The El Nino that is in large part driving our weather is also bringing extreme heat, drought, and brush fires to Australia. This morning in Quaker meeting, amidst the focus on Iran and Iraq, someone stood up and spoke to the suffering brought on by the fires. I also had been thinking about the infernos and the terrible loss of habitat, livelihood, and lives they have brought, along with what for me remains unimaginable, the likely extinction of many species endemic to the burned regions.
As I sat in Meeting I found myself reaching for the still point between whatever wisdom may arise from placing this moment in the longer view of life on Earth, and the very human heartbreak that arises within me in response to our collective madness. In the long view our wars, our willingness to create environmental disaster, and our refusal to treat everyone with simple kindness are insubstantial and fleeting. On the human level, they are immediate, profoundly harmful, and bring immense suffering into the lives of many.
Both views are correct but limited. Somewhere in the space between our human view and the long view is a place of wisdom where we can hold both, if only intermittently. In that place we may see that while nothing we do is all that important in the long life of the planet, we can still do much that matters in the lives of other living beings. When we lose sight of either end of the spectrum we are want to do very much harm indeed.
Just as it can be very difficult for us to place ourselves within the planet’s long time frame, it can be challenging to find empathy for places and people far away. The other night we were having dinner with friends who spoke about the Antisemitism that is raging in our country right now, and mourned the loss of safety and belonging they had long felt. They spoke freely, knowing we are a Jewish family but forgetting that I am disabled and my side of the family identities as Native. Clearly, the long list of us for whom it has never been safe was largely invisible to them until we pointed out the omissions.

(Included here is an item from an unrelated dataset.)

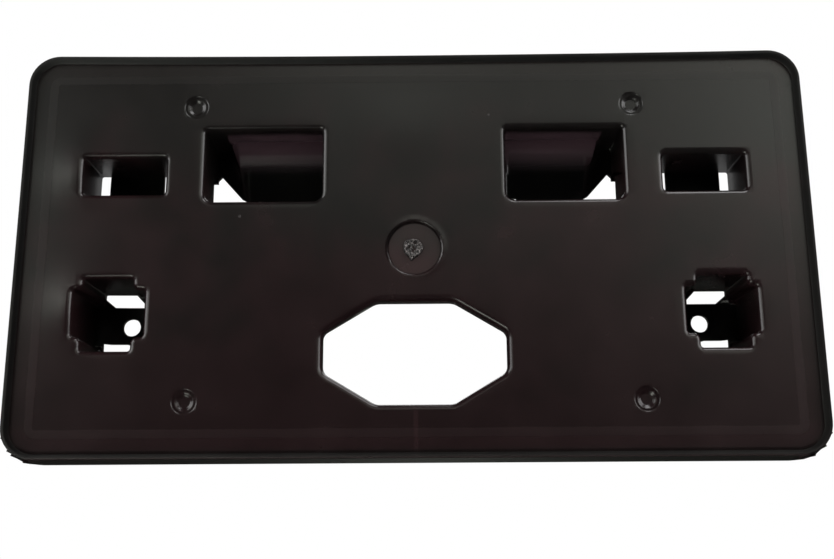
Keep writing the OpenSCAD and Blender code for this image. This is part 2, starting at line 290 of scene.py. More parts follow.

They are good people whose empathy failed, a condition all of us experience from time to time. Surely they are correct that at the moment empathy, kindness, and the long view all seem in short supply.
As I sit with all this, I am reminded we can only do our best with the resources we have. For right now, my heart and prayers go out to all, human and other, who are in harm’s way, especially those who face the Australian infernos. My prayers, and gratitude also go out to Pachamama, for she holds us all with concern and without judgement. I desperately want to do more than send money, money being problematic. For right now, when it is difficult to know what actions may be truly helpful, heart and prayers must be enough.